--- begin ---
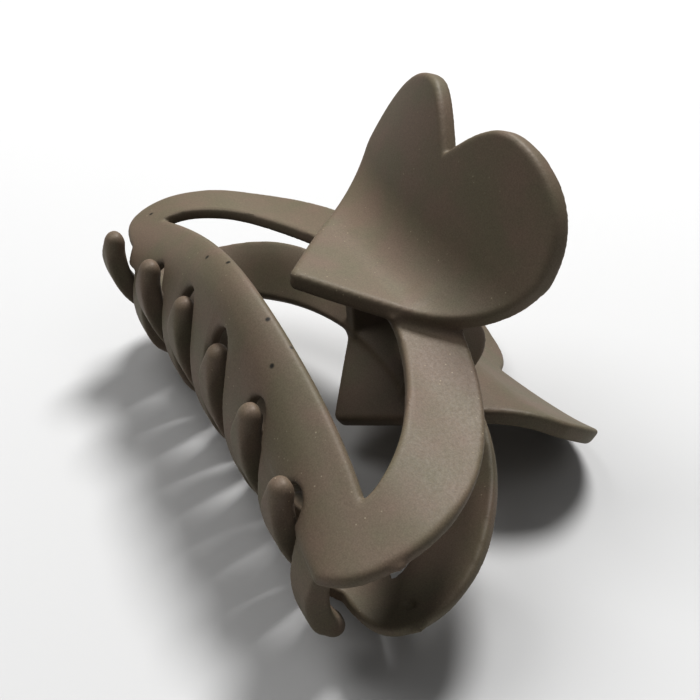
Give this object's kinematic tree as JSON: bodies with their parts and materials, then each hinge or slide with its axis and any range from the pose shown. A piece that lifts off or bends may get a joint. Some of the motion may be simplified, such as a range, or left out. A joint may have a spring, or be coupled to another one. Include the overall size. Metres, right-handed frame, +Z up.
{
  "type": "claw hair clip",
  "caption": "Large sprung claw clip for hair: cupped windowed jaws with crossing teeth and heart-shaped thumb tabs, hinged on a steel pin.",
  "frame": {"origin": "middle of the clip's footprint, on the surface it lies on", "axes": "+X along the hinge pin, the clip's length; +Z up with the clip lying on its rear jaw; +Y towards the rear jaw's heart tab, -Y towards the teeth"},
  "size_m": [0.1, 0.065, 0.0587],
  "materials": {
    "jaw_plastic": "soft-touch matte taupe with a fine grain",
    "pin_steel": "drawn wire, plain",
    "spring_steel": "bright drawn spring wire"
  },
  "bodies": {
    "rear_jaw": {"rear_jaw": "jaw_plastic", "hinge_pin": "pin_steel", "torsion_spring": "spring_steel"},
    "front_jaw": {"front_jaw": "jaw_plastic"}
  },
  "joints": [
    {"name": "jaw_hinge", "type": "hinge", "parent": "rear_jaw", "child": "front_jaw", "pos_m": [0, 0.00645, 0.0252], "axis": [-1, 0, 0], "range_deg": [0, 90], "stiffness_Nm_per_rad": 0.2, "springref_deg": -28.65, "deforming": ["torsion_spring"]}
  ]
}
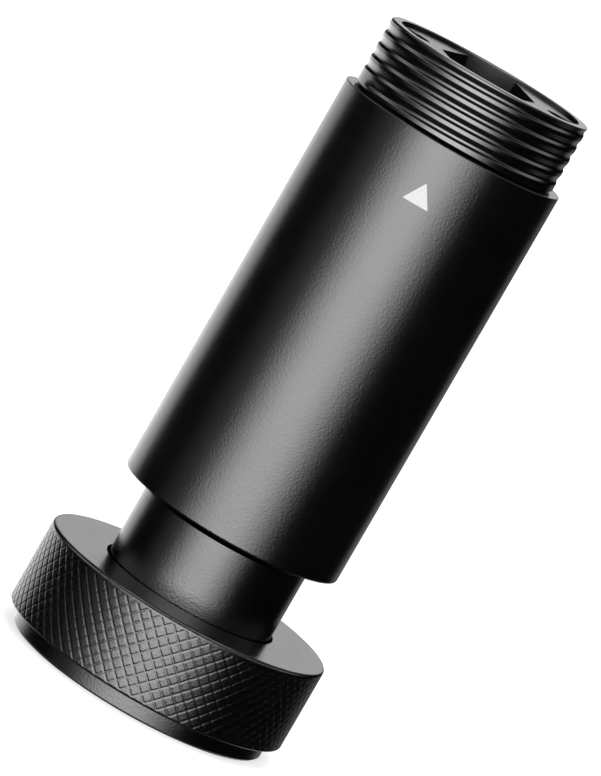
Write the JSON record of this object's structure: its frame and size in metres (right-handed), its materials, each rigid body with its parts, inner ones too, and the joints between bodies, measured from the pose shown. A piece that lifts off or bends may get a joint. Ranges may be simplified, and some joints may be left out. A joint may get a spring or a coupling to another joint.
{
  "type": "laser collimator",
  "caption": "Slim laser collimator: threaded front with a recessed insert, plain barrel, narrower neck, wide knurled brightness knob and a screw-in battery cover.",
  "frame": {"origin": "centre of the flat outer face of the battery cover, on which it stands", "axes": "+Z along the axis towards the threaded front, where the beam leaves; -Y towards the side with the index triangle"},
  "size_m": [0.0588, 0.0588, 0.1347],
  "materials": {
    "black_anodised": "fine bead-blasted satin black anodising",
    "plain_aluminium": "turned, unanodised",
    "brass": "turned brass",
    "white_ink": "matt white fill",
    "black_rubber": "smooth nitrile rubber",
    "optical_glass": "polished and coated",
    "spring_steel": "bright drawn steel",
    "gold_plate": "thin gold plating",
    "black_steel": "black oxide steel",
    "green_board": "green solder mask",
    "dark_moulding": "moulded black plastic",
    "cell_wrap": "shrink film in plain blue",
    "white_plastic": "low friction plastic",
    "amber_film": "flexible circuit film",
    "red_insulation": "soft insulation",
    "black_insulation": "soft insulation"
  },
  "bodies": {
    "root": {"barrel": "black_anodised", "battery_cell": "cell_wrap", "battery_sleeve": "dark_moulding", "board_clips": "spring_steel", "collimating_lens": "optical_glass", "contact_board": "green_board", "diode_holder": "plain_aluminium", "driver_board": "green_board", "driver_parts": "dark_moulding", "exit_window": "optical_glass", "flex_cable": "amber_film", "front_insert": "black_anodised", "front_ring": "black_anodised", "index_triangle": "white_ink", "insert_seal": "black_rubber", "laser_diode": "gold_plate", "lens_cell": "brass", "lens_spring": "spring_steel", "lock_ring": "dark_moulding", "module_grommet": "black_rubber", "module_housing": "brass", "neck_seal": "black_rubber", "neck_tube": "black_anodised", "negative_lead": "black_insulation", "pivot_ring": "black_rubber", "plunger": "spring_steel", "plunger_spring": "spring_steel", "positive_contact": "brass", "positive_lead": "red_insulation", "rear_ring": "black_anodised", "retaining_ring": "spring_steel", "stop_pin": "spring_steel", "switch_board": "green_board", "thrust_washer": "white_plastic", "window_ring": "black_anodised", "window_seal": "black_rubber"},
    "knob": {"knob_grip": "black_anodised", "knob_base": "plain_aluminium", "knob_screws": "black_steel", "detent_spring": "spring_steel", "detent_plug": "black_steel", "wiper_block": "dark_moulding", "wiper_contacts": "gold_plate"},
    "detent_ball": {"detent_ball": "spring_steel"},
    "cover_contact_group": {"cover_insulator": "dark_moulding", "cover_contact": "brass", "cell_spring": "spring_steel"},
    "battery_cover": {"battery_cover": "black_anodised", "cover_seal": "black_rubber"},
    "adjuster_1": {"adjuster_1": "black_steel"},
    "adjuster_2": {"adjuster_2": "black_steel"}
  },
  "joints": [
    {"name": "knob_turn", "type": "hinge", "parent": "root", "child": "knob", "pos_m": [0, 0, 0.0124], "axis": [0, 0, 1], "range_deg": [0, 210]},
    {"name": "detent_travel", "type": "slide", "parent": "knob", "child": "detent_ball", "axis": [0, 1, 0], "range_m": [-0.0003, 0], "stiffness_N_per_m": 200, "springref_m": -0.0003},
    {"name": "cover_travel", "type": "slide", "parent": "root", "child": "cover_contact_group", "axis": [0, 0, 1], "range_m": [-0.004, 0]},
    {"name": "cover_turn", "type": "hinge", "parent": "cover_contact_group", "child": "battery_cover", "pos_m": [0, 0, 0.002], "axis": [0, 0, 1], "range_deg": [-1440, 0]},
    {"name": "adjuster_1_turn", "type": "hinge", "parent": "root", "child": "adjuster_1", "pos_m": [0.01414, 0.01414, 0.0879], "axis": [0.7071, 0.7071, 0], "range_deg": [-180, 180]},
    {"name": "adjuster_2_turn", "type": "hinge", "parent": "root", "child": "adjuster_2", "pos_m": [-0.01414, 0.01414, 0.0879], "axis": [-0.7071, 0.7071, 0], "range_deg": [-180, 180]}
  ],
  "couplings": [
    {"joint": "cover_turn", "follows": "cover_travel", "rad_per_m": 6282.6}
  ]
}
--- end ---
▶ **Brief**:
Every line of the material must be returned exactly as it appears.

▶ **Response**:
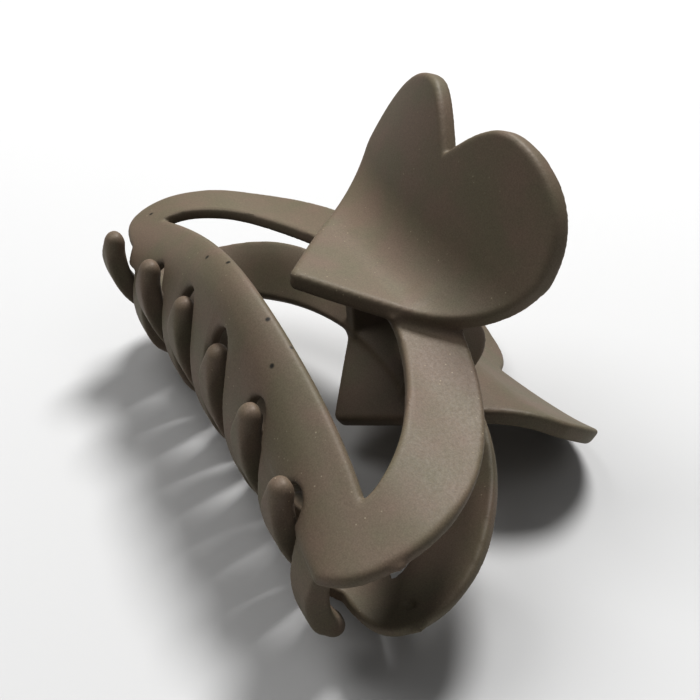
Give this object's kinematic tree as JSON: bodies with their parts and materials, then each hinge or slide with its axis and any range from the pose shown. A piece that lifts off or bends may get a joint. Some of the motion may be simplified, such as a range, or left out. A joint may have a spring, or be coupled to another one. Include the overall size. Metres, right-handed frame, +Z up.
{
  "type": "claw hair clip",
  "caption": "Large sprung claw clip for hair: cupped windowed jaws with crossing teeth and heart-shaped thumb tabs, hinged on a steel pin.",
  "frame": {"origin": "middle of the clip's footprint, on the surface it lies on", "axes": "+X along the hinge pin, the clip's length; +Z up with the clip lying on its rear jaw; +Y towards the rear jaw's heart tab, -Y towards the teeth"},
  "size_m": [0.1, 0.065, 0.0587],
  "materials": {
    "jaw_plastic": "soft-touch matte taupe with a fine grain",
    "pin_steel": "drawn wire, plain",
    "spring_steel": "bright drawn spring wire"
  },
  "bodies": {
    "rear_jaw": {"rear_jaw": "jaw_plastic", "hinge_pin": "pin_steel", "torsion_spring": "spring_steel"},
    "front_jaw": {"front_jaw": "jaw_plastic"}
  },
  "joints": [
    {"name": "jaw_hinge", "type": "hinge", "parent": "rear_jaw", "child": "front_jaw", "pos_m": [0, 0.00645, 0.0252], "axis": [-1, 0, 0], "range_deg": [0, 90], "stiffness_Nm_per_rad": 0.2, "springref_deg": -28.65, "deforming": ["torsion_spring"]}
  ]
}
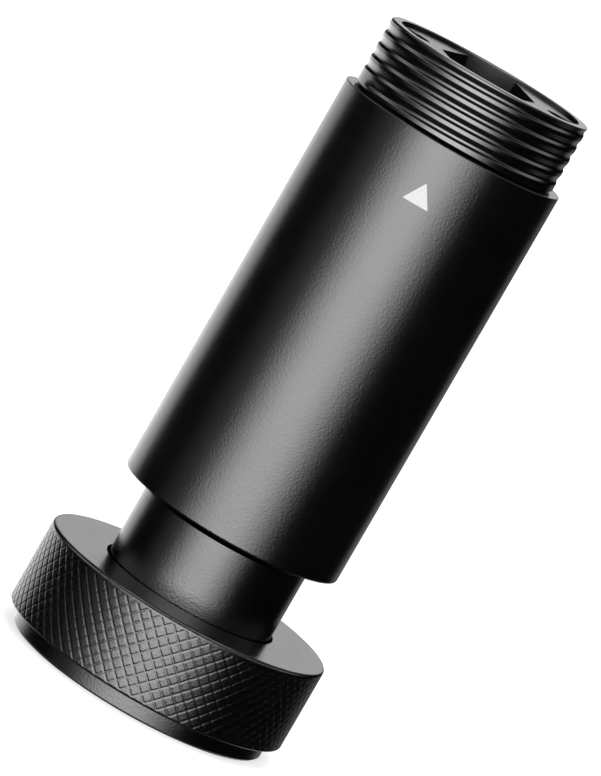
Write the JSON record of this object's structure: its frame and size in metres (right-handed), its materials, each rigid body with its parts, inner ones too, and the joints between bodies, measured from the pose shown. A piece that lifts off or bends may get a joint. Ranges may be simplified, and some joints may be left out. A joint may get a spring or a coupling to another joint.
{
  "type": "laser collimator",
  "caption": "Slim laser collimator: threaded front with a recessed insert, plain barrel, narrower neck, wide knurled brightness knob and a screw-in battery cover.",
  "frame": {"origin": "centre of the flat outer face of the battery cover, on which it stands", "axes": "+Z along the axis towards the threaded front, where the beam leaves; -Y towards the side with the index triangle"},
  "size_m": [0.0588, 0.0588, 0.1347],
  "materials": {
    "black_anodised": "fine bead-blasted satin black anodising",
    "plain_aluminium": "turned, unanodised",
    "brass": "turned brass",
    "white_ink": "matt white fill",
    "black_rubber": "smooth nitrile rubber",
    "optical_glass": "polished and coated",
    "spring_steel": "bright drawn steel",
    "gold_plate": "thin gold plating",
    "black_steel": "black oxide steel",
    "green_board": "green solder mask",
    "dark_moulding": "moulded black plastic",
    "cell_wrap": "shrink film in plain blue",
    "white_plastic": "low friction plastic",
    "amber_film": "flexible circuit film",
    "red_insulation": "soft insulation",
    "black_insulation": "soft insulation"
  },
  "bodies": {
    "root": {"barrel": "black_anodised", "battery_cell": "cell_wrap", "battery_sleeve": "dark_moulding", "board_clips": "spring_steel", "collimating_lens": "optical_glass", "contact_board": "green_board", "diode_holder": "plain_aluminium", "driver_board": "green_board", "driver_parts": "dark_moulding", "exit_window": "optical_glass", "flex_cable": "amber_film", "front_insert": "black_anodised", "front_ring": "black_anodised", "index_triangle": "white_ink", "insert_seal": "black_rubber", "laser_diode": "gold_plate", "lens_cell": "brass", "lens_spring": "spring_steel", "lock_ring": "dark_moulding", "module_grommet": "black_rubber", "module_housing": "brass", "neck_seal": "black_rubber", "neck_tube": "black_anodised", "negative_lead": "black_insulation", "pivot_ring": "black_rubber", "plunger": "spring_steel", "plunger_spring": "spring_steel", "positive_contact": "brass", "positive_lead": "red_insulation", "rear_ring": "black_anodised", "retaining_ring": "spring_steel", "stop_pin": "spring_steel", "switch_board": "green_board", "thrust_washer": "white_plastic", "window_ring": "black_anodised", "window_seal": "black_rubber"},
    "knob": {"knob_grip": "black_anodised", "knob_base": "plain_aluminium", "knob_screws": "black_steel", "detent_spring": "spring_steel", "detent_plug": "black_steel", "wiper_block": "dark_moulding", "wiper_contacts": "gold_plate"},
    "detent_ball": {"detent_ball": "spring_steel"},
    "cover_contact_group": {"cover_insulator": "dark_moulding", "cover_contact": "brass", "cell_spring": "spring_steel"},
    "battery_cover": {"battery_cover": "black_anodised", "cover_seal": "black_rubber"},
    "adjuster_1": {"adjuster_1": "black_steel"},
    "adjuster_2": {"adjuster_2": "black_steel"}
  },
  "joints": [
    {"name": "knob_turn", "type": "hinge", "parent": "root", "child": "knob", "pos_m": [0, 0, 0.0124], "axis": [0, 0, 1], "range_deg": [0, 210]},
    {"name": "detent_travel", "type": "slide", "parent": "knob", "child": "detent_ball", "axis": [0, 1, 0], "range_m": [-0.0003, 0], "stiffness_N_per_m": 200, "springref_m": -0.0003},
    {"name": "cover_travel", "type": "slide", "parent": "root", "child": "cover_contact_group", "axis": [0, 0, 1], "range_m": [-0.004, 0]},
    {"name": "cover_turn", "type": "hinge", "parent": "cover_contact_group", "child": "battery_cover", "pos_m": [0, 0, 0.002], "axis": [0, 0, 1], "range_deg": [-1440, 0]},
    {"name": "adjuster_1_turn", "type": "hinge", "parent": "root", "child": "adjuster_1", "pos_m": [0.01414, 0.01414, 0.0879], "axis": [0.7071, 0.7071, 0], "range_deg": [-180, 180]},
    {"name": "adjuster_2_turn", "type": "hinge", "parent": "root", "child": "adjuster_2", "pos_m": [-0.01414, 0.01414, 0.0879], "axis": [-0.7071, 0.7071, 0], "range_deg": [-180, 180]}
  ],
  "couplings": [
    {"joint": "cover_turn", "follows": "cover_travel", "rad_per_m": 6282.6}
  ]
}